01/20/2026
You called the procession on the Brooklyn Bridge a “spectacle” and warned about a “wrong impression,” and in doing so you exposed exactly where you stand. How are you a Shia when you so easily borrow the language of the oppressor? Calling public mourning a spectacle is not intelligence or maturity, it is fear wrapped in concern.
A procession is not a show, it is protest, resistance, and a public refusal to accept injustice. Hussain was not martyred so his name could be kept safely indoors, and Zaynab did not rise so people like you could worry about optics. Every tyrant in history has repeated the same lines you are repeating now: wrong place, wrong method, wrong image. These words never come from the oppressed; they are always used against them. Shame on you.

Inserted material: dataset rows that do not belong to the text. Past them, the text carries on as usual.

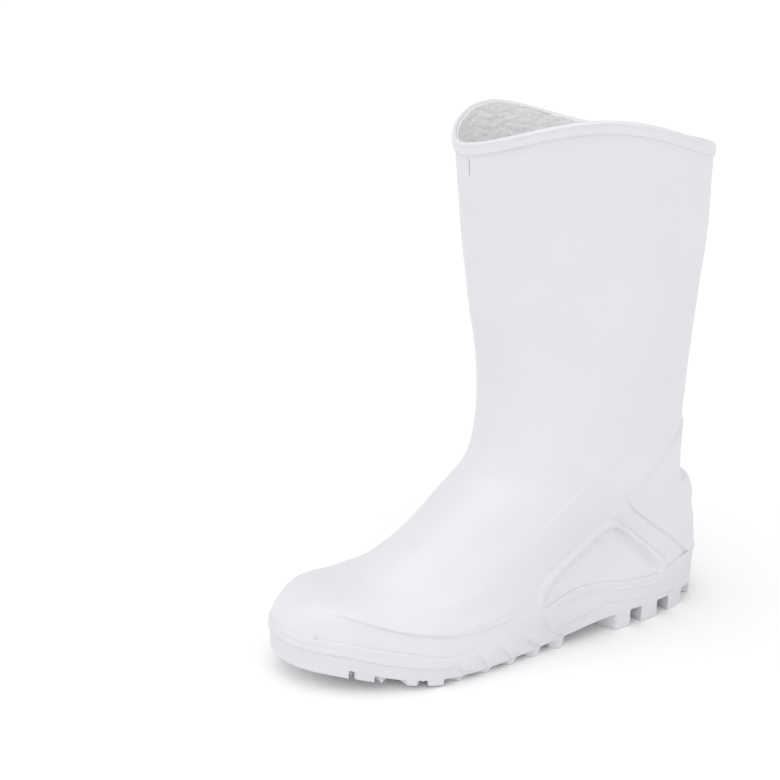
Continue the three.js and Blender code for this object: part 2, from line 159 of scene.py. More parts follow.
def makeGirthLines():
    rows = []
    rise, tall, depth = boot["instepHeight"], boot["shaftHeight"], boot["collarDepth"]
    for frontAt, frontUp, backAt, backUp, half, blunt, plan, follow in footLines:
        ends = (yAt(frontAt), yAt(backAt), frontUp * rise, backUp * rise)
        rows.append((*ends, half * boot["ballWidth"], blunt, plan, follow, 0))
    axis = boot["soleLength"] / 2 - boot["shaftAxisAt"]
    for frontUp, backUp, front, back, half, blunt, wave in shaftLines:
        ends = (axis - front * depth, axis + back * depth, rise + frontUp * tall, rise + backUp * tall)
        rows.append((*ends, half * boot["collarWidth"], blunt, 0, 0, wave * boot["collarWave"]))
    return [(level, *row) for level, row in enumerate(rows)]


girthLines = makeGirthLines()
collarLevel = len(girthLines) - 1


# Points of the upper's outer face. The turn is 0 at the heel and runs by the outer side to the toe.
def facePoint(level, turn):
    level, turn = np.broadcast_arrays(np.asarray(level, float), np.asarray(turn, float))
    line = readTable(girthLines, level)
    frontY, backY, frontRise, backRise, half, blunt, plan, follow, wave = np.moveaxis(line[..., 1:], -1, 0)
    power = 2 / blunt
    along = (1 - np.sign(np.cos(turn)) * np.abs(np.cos(turn)) ** power) / 2
    side = np.sin(turn)
    shape = readTable(footprint, along)
    share = 1 + (np.where(side > 0, shape[..., 1], shape[..., 2]) - 1) * plan
    x = np.sign(side) * np.abs(side) ** power * share * half
    x = x - boot["toeSwing"] * boot["ballWidth"] * plan * along**3
    y = backY + (frontY - backY) * along
    seat = boot["heelSeat"] + (soleTop(atY(y)) - boot["heelSeat"]) * follow
    lift = boot["collarLift"] / boot["collarWave"] * np.maximum(np.cos(turn - boot["liftTurn"]), 0) ** 4
    waved = wave * (np.sin(np.pi * along ** boot["waveSkew"]) + lift)
    z = seat + backRise + (frontRise - backRise) * along + waved
    return np.stack([x, y, z], -1)


# The outward direction of that face, kept level at its two edges.
def faceNormal(level, turn):
    level, turn = np.broadcast_arrays(np.asarray(level, float), np.asarray(turn, float))
    d, e = 0.02, 0.004
    up = facePoint(np.minimum(level + d, collarLevel), turn) - facePoint(np.maximum(level - d, 0), turn)
    on = facePoint(level, turn + e) - facePoint(level, turn - e)
    normal = np.cross(up, on)
    atEdge = (level < 0.01) | (level > collarLevel - 0.01)
    normal[..., 2] = np.where(atEdge, 0, normal[..., 2])
    return normal / np.linalg.norm(normal, axis=-1, keepdims=True)


# Turns that space the points of one ring evenly, with a point at the heel and one at the toe.
def evenTurns(level, count):
    u = np.linspace(0, 1, 500)
    quarter = (u * u * (3 - 2 * u)) * math.pi / 2
    dense = np.concatenate([quarter + k * math.pi / 2 for k in range(4)])
    turns = []
    for first in (0, math.pi):
        part = dense[(dense >= first - 1e-9) & (dense <= first + math.pi + 1e-9)]
        points = facePoint(level, part)
        length = np.concatenate([[0], np.cumsum(np.linalg.norm(np.diff(points, axis=0), axis=1))])
        turns.append(np.interp(np.linspace(0, length[-1], count // 2 + 1)[:-1], length, part))
    return np.concatenate(turns)


# The level, at each turn, that lies so far below the collar's edge
def dropLevel(turns, drop):
    step = 0.1
    climb = (facePoint(collarLevel, turns) - facePoint(collarLevel - step, turns))[..., 2] / step
    return collarLevel - drop / climb


# A stack of rings joined by four-sided faces
def ringFaces(rows, columns):
    row, column = np.meshgrid(np.arange(rows - 1), np.arange(columns), indexing="ij")
    a = row * columns + column
    b = row * columns + (column + 1) % columns
    return np.stack([a, b, b + columns, a + columns], -1).reshape(-1, 4)


# Closes the ring that starts at this point with strips from side to side
def stripCap(first, columns, upward):
    faces = []
    for i in range(columns // 2):
        a, b = first + i, first + i + 1
        c, d = first + (columns - i) % columns, first + columns - i - 1
        face = [a, b, d] if i == 0 else ([a, b, c] if i == columns // 2 - 1 else [a, b, d, c])
        faces.append(face if upward else face[::-1])
    return faces


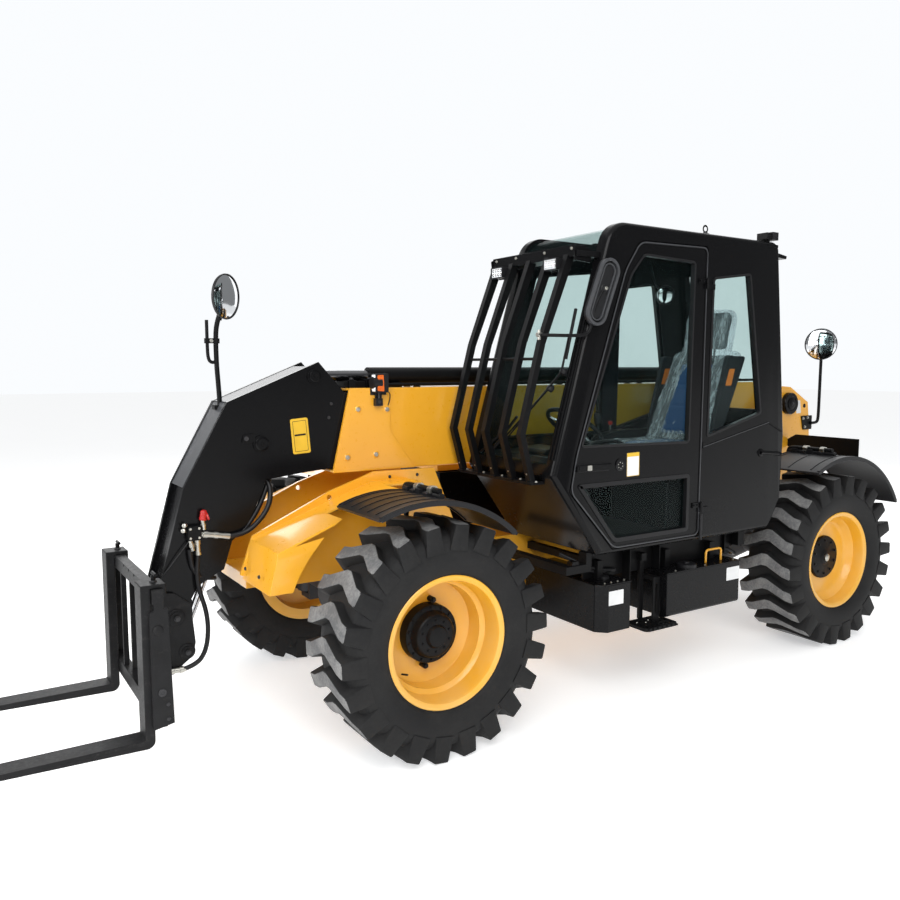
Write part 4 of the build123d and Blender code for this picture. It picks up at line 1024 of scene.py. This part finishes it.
# windscreen guard: bolts at the shelf and rail, fold marks, and the rail's end plate
kit = Kit("guard_fittings", "chassis", ["satin", "zinc", "black", "iron"], 1)
bars = [220 + 162.5 * i for i in range(5)]
for i, y in enumerate(bars):
    for dy in (-9, 9):
        kit.bolt((1043, y + dy, 1575), (0.97, 0, -0.25), 5, "zinc")
    kit.bolt((1000, y, 1350), (0.97, 0, -0.25), 6, "zinc")
    kit.box((950, y - 22, 1302), (1000, y + 22, 1309), "satin")
for y in (250, 420, 600, 770, 905):
    kit.bolt((964, y, 1309), (0, 0, 1), 9, "zinc")
for low in (940, 196):
    kit.shape("xz", [(640, 2470), (752, 2478), (762, 2548), (700, 2560), (640, 2540)], low, low + 8,
              "black", 10)
kit.shape("yz", rect(202, 2500, 942, 2560), 744, 750, "black", 6)
for y in (240, 430, 690, 915):
    kit.bolt((750, y, 2542), (1, 0, 0), 8, "zinc")
for y in (292, 870):
    kit.bolt((936, y, 1960), (1, 0, 0), 7, "zinc")
kit.done()

# oblong mirror housing on a bent arm from the guard's left bar
def oblong(middle, along, across, radius, reach, count=14):
    made = []
    for end, sign in ((middle + along * reach, 1), (middle - along * reach, -1)):
        for i in range(count + 1):
            a = math.pi * i / count
            made.append(end + sign * (across * math.cos(a) + along * math.sin(a)) * radius)
    return made


mirrorParts = {"middle": (632, 1018, 2312), "lean": (-0.36, 0.0, 0.93), "radius": 68, "reach": 118}
kit = Kit("side_mirror", "chassis", ["plastic", "mirror", "zinc", "satin", "grey"], 5, 4)
along = Vector(mirrorParts["lean"]).normalized()
across = Vector((along.z, 0, -along.x))
middle = Vector(mirrorParts["middle"])
# the two grey rings on the housing's back are painted highlight on its raised rims
for radius, low, high, key, rim in ((mirrorParts["radius"], 1012, 1028, "plastic", 0),
                                    (mirrorParts["radius"], 1026, 1046, "grey", 15),
                                    (42, 1026, 1040, "grey", 7), (30, 1026, 1034, "plastic", 0),
                                    (60, 1004, 1013, "mirror", 0)):
    ring = [(p.x, p.z) for p in oblong(middle, along, across, radius, mirrorParts["reach"])]
    kit.shape("xz", ring, low, high, key, 0, rim)
kit.lathe([(0, 24), (6, 24), (10, 18), (16, 17), (22, 12), (24, 0)], (622, 1028, 2330), (0, 1, 0),
          "plastic", 28)
kit.bolt((622, 1050, 2330), (0, 1, 0), 9, "zinc")
kit.rod((955, 888, 2086), (925, 888, 2086), 12, "zinc")
kit.rod((940, 888, 2060), (940, 888, 2112), 9, "zinc")
kit.done()
tube("side_mirror_arm", "chassis", "satin",
     [(935, 892, 2084), (925, 960, 2082), (800, 1000, 2080), (730, 1022, 2086),
                                             (700, 1024, 2130), (676, 1026, 2250),
      (632, 1034, 2318)], 9)

# wipers on the windscreen and on the left pillar
kit = Kit("wipers", "chassis", ["plastic", "satin", "trim"], 0.8)
for y, z in ((905, 1890), (828, 1800)):
    kit.lathe([(0, 22), (16, 20), (26, 14), (30, 0)], screenAt(y, z, 2), (1, 0, 0.28), "plastic",
              24)
kit.rod(screenAt(905, 1890, 26), screenAt(560, 1500, 34), 7, "satin", 12, 4)
kit.rod(screenAt(828, 1800, 26), screenAt(470, 1440, 34), 7, "satin", 12, 4)
kit.rod(screenAt(905, 1890, 26), screenAt(900, 2090, 30), 7, "satin", 12, 4)
for (ya, za), (yb, zb) in (((600, 1640), (430, 1425)), ((480, 1530), (330, 1418)),
                           ((893, 2230), (905, 1960))):
    kit.rod(screenAt(ya, za, 16), screenAt(yb, zb, 16), 8, "trim", 8)
    kit.rod(screenAt(ya, za, 24), screenAt(yb, zb, 24), 4, "satin", 8)
kit.done()
print("guard, mirror and wipers fitted")

# lamps: two bars of light under the brow, one at the back of the roof; a lifting eye
kit = Kit("work_lamp_boxes", "chassis", ["plastic", "lens", "chrome", "zinc", "satin"], 2, 2,
          "black_plastic",
          ["work_lamps"])
for y in (301, 789):
    kit.box((730, y - 56, 2438), (780, y + 56, 2499), "plastic")
    for i in range(6):
        kit.box((720, y - 50 + i * 18, 2444), (734, y - 44 + i * 18, 2494), "plastic")
    kit.shape("yz", rect(y - 57, 2437, y + 57, 2500), 774, 796, "plastic", 6, 6)
    kit.box((778, y - 51, 2443), (790, y + 51, 2495), "lens")
    for row in (2457, 2481):
        for i in range(4):
            kit.lathe([(0, 10), (2, 9), (2, 6), (-1, 3), (-1, 0)], (790.5, y - 36 + i * 24, row),
                      (1, 0, 0), "chrome", 16)
    kit.rod((756, y - 20, 2436), (756, y + 20, 2436), 7, "satin", 12)
    kit.bolt((756, y, 2438), (0, 0, -1), 8, "zinc")
kit.box((-868, 905, 2702), (-812, 995, 2750), "plastic")
kit.box((-812, 915, 2708), (-766, 985, 2742), "plastic")
for i in range(6):
    kit.box((-806 + i * 7, 912, 2705), (-803 + i * 7, 988, 2745), "plastic")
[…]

And if you truly believe there is room for improvement, then prove you have sincerity. Step out of your comfort zone and into the field. Go to the organizers, speak to them, advise them, volunteer, and take responsibility for the work you claim is missing. But you will not do that, because you do not want burden, you want comfort; you do not want sacrifice, you want commentary. You contribute nothing, yet you judge those who show up with their time, their bodies, and their courage. Today you dismiss mourners as a spectacle; tomorrow history will remember you as something far worse, a silent enabler who gave oppression a respectable voice. That is not neutrality, that is betrayal. Shame on you.